A manager hired to win, not to qualify

That is the contradiction Mauricio Pochettino was brought in to resolve, and the manner of his hiring told you how seriously the federation finally took it. They did not promote from within or reach for a safe domestic name. They paid for an Argentine who had built sides at Tottenham, Paris and Chelsea, a coach with a reputation for taking gifted, brittle squads and giving them a backbone. And from the first day he refused to talk the language of survival. He did not say the goal was to get out of the group, or to make the country proud, or any of the careful phrases a man might hide behind. He said the team should think big. He said it should aim to win the thing. For a program whose ceiling has been a round-of-16 appearance dressed up as progress, that was close to heresy, and he said it on purpose.

The danger in a man like that is the same as the gift.
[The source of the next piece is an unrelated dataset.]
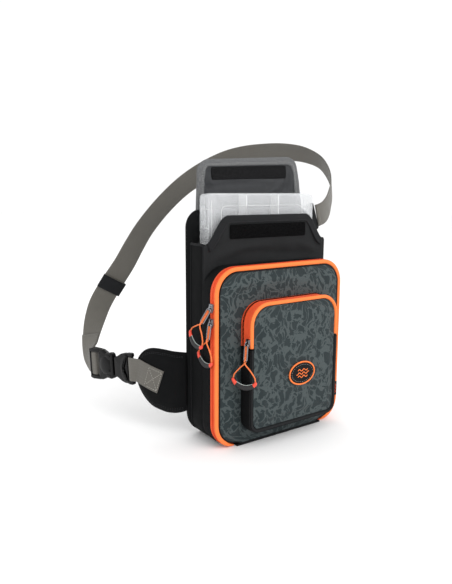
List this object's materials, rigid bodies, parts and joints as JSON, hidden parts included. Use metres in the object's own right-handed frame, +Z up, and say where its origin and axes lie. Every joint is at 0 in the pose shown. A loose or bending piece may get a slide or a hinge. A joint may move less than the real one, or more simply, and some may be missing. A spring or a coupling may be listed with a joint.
{
  "type": "fishing tackle sling bag",
  "caption": "Upright sling bag with layered zip pockets, a folded-open flap over a clear tackle box, a hip wing with a side-release buckle and a wide shoulder strap.",
  "frame": {"origin": "centre of the base across the bag, halfway between the front pocket's face and the back panel, on the floor", "axes": "+Z up, -Y to the front with the pockets, +Y to the wearer, +X to the side where the strap is sewn on"},
  "size_m": [0.4323, 0.3528, 0.4599],
  "materials": {
    "black_fabric": "woven polyester",
    "pad_fabric": "spacer mesh over foam",
    "edge_tape": "ribbed binding tape",
    "flap_lining": "smooth coated lining",
    "gray_tape": "grosgrain",
    "hook_strip": "hook and loop pile",
    "orange_tape": "ribbed zip tape and piping",
    "camo_fabric": "ripstop with a printed pattern of rounded patches",
    "clear_plastic": "clear moulded plastic",
    "white_plastic": "translucent white",
    "webbing": "woven polypropylene webbing",
    "black_plastic": "moulded, satin",
    "slider_metal": "gunmetal plating",
    "pull_cord": "braided cord",
    "grip_rubber": "moulded, soft"
  },
  "bodies": {
    "bag": {"back_panel": "pad_fabric", "main_gusset": "black_fabric", "front_wall": "black_fabric", "tongue_tape": "edge_tape", "hook_strip": "hook_strip", "lid_flap": "flap_lining", "flap_tape": "gray_tape", "loop_strip": "hook_strip", "pocket_gusset": "black_fabric", "pocket_zip_tape": "orange_tape", "pocket_piping": "orange_tape", "pocket_front": "camo_fabric", "small_pocket_gusset": "black_fabric", "small_pocket_zip_tape": "orange_tape", "small_pocket_piping": "orange_tape", "small_pocket_front": "camo_fabric", "badge_rim": "orange_tape", "badge": "hook_strip", "side_tag": "hook_strip", "zip_slider_1": "slider_metal", "zip_slider_2": "slider_metal", "zip_slider_3": "slider_metal", "pull_ring_1": "slider_metal", "pull_cord_1": "pull_cord", "pull_grip_1": "grip_rubber", "pull_ring_2": "slider_metal", "pull_cord_2": "pull_cord", "pull_grip_2": "grip_rubber", "pull_ring_3": "slider_metal", "pull_cord_3": "pull_cord", "pull_grip_3": "grip_rubber", "hip_wing": "pad_fabric", "buckle_male": "black_plastic", "buckle_female": "black_plastic", "wing_webbing": "webbing", "shoulder_strap": "webbing", "strap_keeper": "hook_strip", "strap_tab": "black_fabric"},
    "tackle_box": {"box_tray": "clear_plastic", "box_lid": "clear_plastic", "box_long_divider_1": "white_plastic", "box_long_divider_2": "white_plastic", "box_short_divider_1": "white_plastic", "box_short_divider_2": "white_plastic", "box_short_divider_3": "white_plastic", "box_latch_left": "clear_plastic", "box_latch_right": "clear_plastic"}
  },
  "joints": [
    {"name": "tackle_box_lift", "type": "slide", "parent": "bag", "child": "tackle_box", "axis": [0, 0, 1], "range_m": [0, 0.36]}
  ]
}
Pochettino does not lower the bar to make the room comfortable, and a squad that has spent ten years being praised does not always know what to do with a coach who treats the praise as beside the point. His 2026 began badly — those two friendly defeats, the Belgium rout especially, the kind of result that makes a nation’s stomach drop with the tournament in sight. He has a defence he has stacked deep, ten of them in the squad, and only one true holding midfielder behind them in Tyler Adams, a balance that hints at a man bracing for the moments when the talent in front goes quiet. He is not building a team to dazzle. He is building one to hold its nerve in the games his predecessors could not.
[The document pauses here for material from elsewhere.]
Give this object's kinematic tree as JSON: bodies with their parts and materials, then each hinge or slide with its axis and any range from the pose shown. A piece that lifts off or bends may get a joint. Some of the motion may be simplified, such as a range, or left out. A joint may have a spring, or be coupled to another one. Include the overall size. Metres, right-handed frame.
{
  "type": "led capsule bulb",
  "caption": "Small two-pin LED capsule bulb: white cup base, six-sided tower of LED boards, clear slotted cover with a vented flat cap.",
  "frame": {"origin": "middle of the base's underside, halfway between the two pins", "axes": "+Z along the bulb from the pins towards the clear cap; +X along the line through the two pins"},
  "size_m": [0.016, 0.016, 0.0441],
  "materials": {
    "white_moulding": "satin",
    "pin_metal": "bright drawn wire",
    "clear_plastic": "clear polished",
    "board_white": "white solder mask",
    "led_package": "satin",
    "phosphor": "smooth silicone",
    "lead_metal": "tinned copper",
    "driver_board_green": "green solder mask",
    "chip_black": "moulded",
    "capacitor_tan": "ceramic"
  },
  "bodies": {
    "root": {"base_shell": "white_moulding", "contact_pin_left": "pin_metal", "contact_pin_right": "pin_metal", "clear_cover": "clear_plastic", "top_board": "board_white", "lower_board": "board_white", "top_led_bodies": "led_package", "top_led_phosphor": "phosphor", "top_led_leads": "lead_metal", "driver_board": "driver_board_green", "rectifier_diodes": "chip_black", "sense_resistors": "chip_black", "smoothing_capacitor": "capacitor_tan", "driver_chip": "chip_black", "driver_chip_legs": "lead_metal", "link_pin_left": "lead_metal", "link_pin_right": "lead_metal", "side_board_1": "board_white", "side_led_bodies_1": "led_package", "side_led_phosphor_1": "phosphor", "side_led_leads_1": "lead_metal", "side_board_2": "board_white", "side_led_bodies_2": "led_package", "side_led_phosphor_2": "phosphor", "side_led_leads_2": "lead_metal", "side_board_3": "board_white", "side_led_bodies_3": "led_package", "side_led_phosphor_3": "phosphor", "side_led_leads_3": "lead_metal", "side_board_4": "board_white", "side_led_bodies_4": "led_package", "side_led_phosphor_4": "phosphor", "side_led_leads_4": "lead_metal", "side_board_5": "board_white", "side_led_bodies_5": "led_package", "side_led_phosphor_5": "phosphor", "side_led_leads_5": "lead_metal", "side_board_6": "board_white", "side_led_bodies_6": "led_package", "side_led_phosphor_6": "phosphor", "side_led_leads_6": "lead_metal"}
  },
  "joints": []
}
The captaincy that gave the game away

If you want the clearest window into what Pochettino actually believes about this group, look at who he made captain. He did not hand the armband to Christian Pulisic, the face of the program and its best player. He did not give it to Weston McKennie, all swagger and Serie A scar tissue. He did not even return it to Tyler Adams, who wore it as a twenty-three-year-old at the last World Cup and led a young team out of its group with real composure. He gave it, by his own flat decree, to Tim Ream — a thirty-eight-year-old defender, the oldest man in the squad, chosen, in Pochettino’s own words, for what he gives the group off the field as much as on it. Not a vote of the team, the coach said. It is my decision.
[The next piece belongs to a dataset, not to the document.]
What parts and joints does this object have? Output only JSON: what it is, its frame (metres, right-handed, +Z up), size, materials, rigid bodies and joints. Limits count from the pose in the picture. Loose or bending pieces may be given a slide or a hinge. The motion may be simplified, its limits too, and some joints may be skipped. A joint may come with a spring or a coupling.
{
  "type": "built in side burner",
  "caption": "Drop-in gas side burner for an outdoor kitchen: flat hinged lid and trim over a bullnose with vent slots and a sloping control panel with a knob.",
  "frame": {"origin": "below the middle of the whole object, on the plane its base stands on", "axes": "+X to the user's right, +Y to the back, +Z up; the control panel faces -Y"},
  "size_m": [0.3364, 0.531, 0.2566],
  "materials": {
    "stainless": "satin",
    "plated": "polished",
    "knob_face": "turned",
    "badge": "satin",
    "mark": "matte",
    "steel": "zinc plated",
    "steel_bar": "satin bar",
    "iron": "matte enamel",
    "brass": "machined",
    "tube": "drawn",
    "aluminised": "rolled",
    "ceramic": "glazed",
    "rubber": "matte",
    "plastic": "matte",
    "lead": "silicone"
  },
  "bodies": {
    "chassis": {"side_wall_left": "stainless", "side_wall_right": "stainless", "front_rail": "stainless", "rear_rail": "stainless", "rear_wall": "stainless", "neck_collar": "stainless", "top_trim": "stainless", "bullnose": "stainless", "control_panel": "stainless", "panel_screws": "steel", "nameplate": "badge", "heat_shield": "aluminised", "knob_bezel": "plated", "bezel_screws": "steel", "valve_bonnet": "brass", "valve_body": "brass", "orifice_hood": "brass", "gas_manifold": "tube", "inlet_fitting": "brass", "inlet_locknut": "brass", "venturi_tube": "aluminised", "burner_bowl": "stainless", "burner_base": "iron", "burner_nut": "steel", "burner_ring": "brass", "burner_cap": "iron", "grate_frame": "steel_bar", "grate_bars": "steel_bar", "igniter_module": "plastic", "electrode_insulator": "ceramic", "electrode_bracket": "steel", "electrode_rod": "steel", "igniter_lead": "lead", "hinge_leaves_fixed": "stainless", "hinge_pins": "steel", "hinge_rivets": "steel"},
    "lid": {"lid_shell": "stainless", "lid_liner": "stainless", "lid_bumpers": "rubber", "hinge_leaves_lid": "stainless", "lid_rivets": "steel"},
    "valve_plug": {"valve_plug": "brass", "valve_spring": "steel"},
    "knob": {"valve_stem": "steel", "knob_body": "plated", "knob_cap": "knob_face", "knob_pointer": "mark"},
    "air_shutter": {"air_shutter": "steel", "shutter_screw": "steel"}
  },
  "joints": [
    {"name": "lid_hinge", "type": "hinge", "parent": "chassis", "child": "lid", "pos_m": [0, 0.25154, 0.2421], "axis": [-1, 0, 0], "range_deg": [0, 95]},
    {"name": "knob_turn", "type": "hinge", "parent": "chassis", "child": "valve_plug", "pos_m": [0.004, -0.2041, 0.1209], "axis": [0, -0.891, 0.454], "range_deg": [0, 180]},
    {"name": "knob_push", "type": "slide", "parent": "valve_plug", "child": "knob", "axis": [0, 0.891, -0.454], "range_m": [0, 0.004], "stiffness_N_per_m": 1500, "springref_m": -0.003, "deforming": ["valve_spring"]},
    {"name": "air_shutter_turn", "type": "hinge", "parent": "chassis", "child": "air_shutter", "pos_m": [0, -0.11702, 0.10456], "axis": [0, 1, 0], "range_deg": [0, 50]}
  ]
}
Read that choice properly and it is the whole thesis of this team in a single act. The most gifted American squad ever assembled has been told, by the expensive specialist hired to fix it, that its problem was never a shortage of ability. It was a shortage of the unglamorous thing Ream carries — the steadiness, the standards, the voice in the tunnel when a goal goes in and the old doubts start whispering. You do not appoint a thirty-eight-year-old over your young constellation of stars because you think your team needs more talent. You do it because you have decided talent was never what it was missing.

The men who have to answer it

The stars are still the story on the grass, of course, because they have to be. Pulisic remains the one who bends a game when the team needs it bent, the player every plan runs through. McKennie and Adams give the midfield its legs and its bite. Out wide and up top there is Tim Weah’s running, Folarin Balogun’s movement, Ricardo Pepi’s hunger, Malik Tillman’s invention, the long-deferred talent of Gio Reyna — an attacking surplus most of the field would envy. Behind them Antonee Robinson flies up the left, Sergiño Dest and Chris Richards carry the defending, and a goalkeeping spot sits open the way it always seems to for this country. The raw material is not the worry. It never has been.

What no team sheet can settle is the only question that has ever mattered for these players: whether, when the tournament tightens and a knockout game grows teeth, this version of the United States finally plays to the size of its talent instead of shrinking from it. Everything about the summer is arranged to make the answer yes. The home crowd, the kind draw, the manager who will not flinch, the veteran captain installed precisely to steady the nerve. The only thing left to supply is the part no roster and no draw can hand over — the proof, at last, that the decade of promise was pointing at something real. The United States has spent ten years being told it is good. This is the tournament it has to show it.